All of this is not to suggest that we agree with the "no beards" policy. Given the widespread sporting of beards by males in every walk of life, it probably is an unnecessary intrusion in what should be a personal decision. On a previous occasion, we noted the erratic history of the exercise of power by the possessors thereof with respect to beards.*fn10 We pointed out that during the Civil War, all Union officers were required to wear full beards. We did this in the course of granting a preliminary injunction to an Army reservist who was being ordered to active duty because he refused to remove his beard.

While the policy may be ludicrous and stupid, as pilot Liston characterized it, even though a number of airlines have it and ALPA has agreed to its inclusion in other contracts, it does not violate any statutory or constitutional prohibition against discrimination.
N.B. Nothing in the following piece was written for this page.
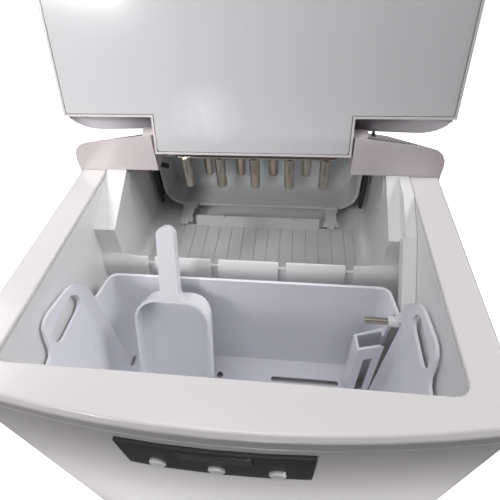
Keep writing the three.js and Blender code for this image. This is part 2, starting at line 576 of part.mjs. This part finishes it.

Nor, as we have found, did ALPA breach its duty of fair representation. Employers and representatives of employees are free to negotiate conditions of employment which may seem unwise or even ludicrous to some employees. But unless the contract provisions violate some statutory or constitutional prohibition or the union representatives in negotiating them are guilty of deliberate misrepresentation or misconduct, they are enforceable. The employees' remedy rests in changing their leadership and representatives and renegotiating the objectionable contract provision at the next collective bargaining opportunity.


For the reasons stated, summary judgment is granted to TWA and ALPA. An order to that effect will be entered.